Down in Key West, Fort Zachary Taylor sits in the southernmost state park in the continental United States. Its Third System job was to guard Florida's southern tip and Key West Harbor, and construction began in 1845 under conditions so remote that supplies sometimes came from as far as Germany. Named for President Zachary Taylor, the fort was finished in 1866, just after the Civil War it had quietly served through under Federal control. It was cut down to a single story in 1889 ahead of the Spanish-American War. The fort opened to the public in 1985 and now holds the country's largest collection of Civil War cannons, along with winding brick corridors and tiered gun ports. When you are done, Fort Zachary Taylor Beach is right there for a swim or a snorkel.

Fort Jefferson

Aerial view of Fort Jefferson, Florida.
Aerial view of Fort Jefferson, Florida. Image by U.S. National Park Service, Public Domain, Wikimedia Commons.

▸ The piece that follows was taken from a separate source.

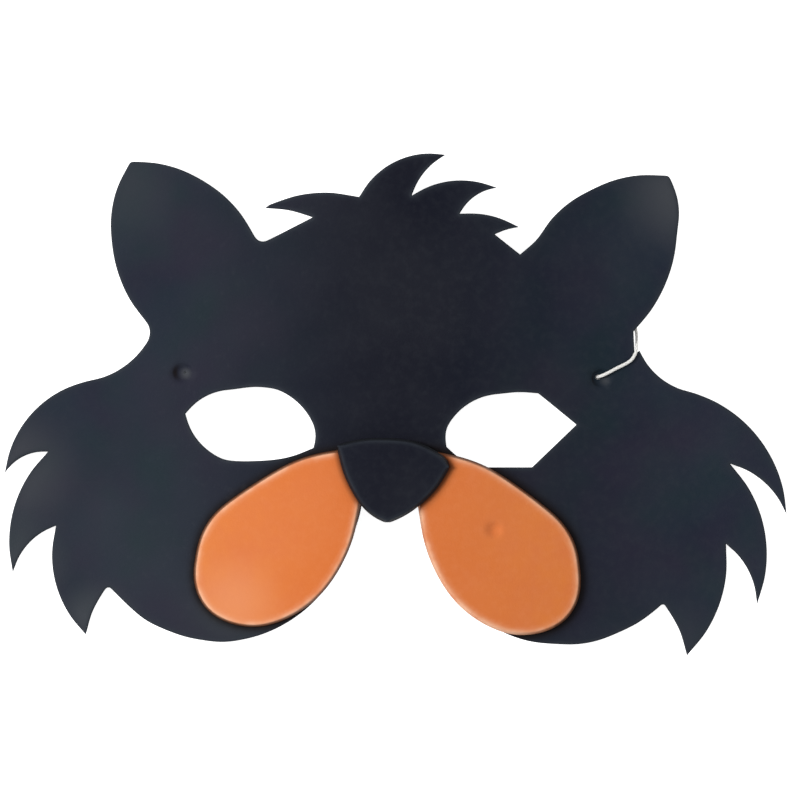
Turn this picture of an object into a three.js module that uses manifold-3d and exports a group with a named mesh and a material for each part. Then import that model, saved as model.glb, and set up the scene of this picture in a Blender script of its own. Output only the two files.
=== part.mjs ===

The most remote of them all, Fort Jefferson sits on Garden Key in the Dry Tortugas, 70 miles west of Key West and reachable only by ferry, seaplane, or private boat. It never saw combat, but as a "Guardian of the Gulf" it was built to control the Dry Tortugas harbor and hold out through a year-long siege. That made it enormous, a hexagon of more than 16 million bricks covering most of a 16-acre island, with three gun levels. Work ran from 1846 to 1889 and was never actually finished. During the Civil War it doubled as a prison, most famously for Dr. Samuel Mudd, jailed for setting the broken leg of President Abraham Lincoln's assassin. Today it anchors Dry Tortugas National Park, named like the fort for a president, Thomas Jefferson.

Florida Beyond the History Books

No textbook or documentary quite matches standing inside one of these forts. You can run a hand over the Castillo's coquina, climb Fort Clinch's ramparts for the same view a sentry once had, and feel how much history soaked into the stone even where no battle was ever fought. Six forts, four centuries, and one very well-defended coastline.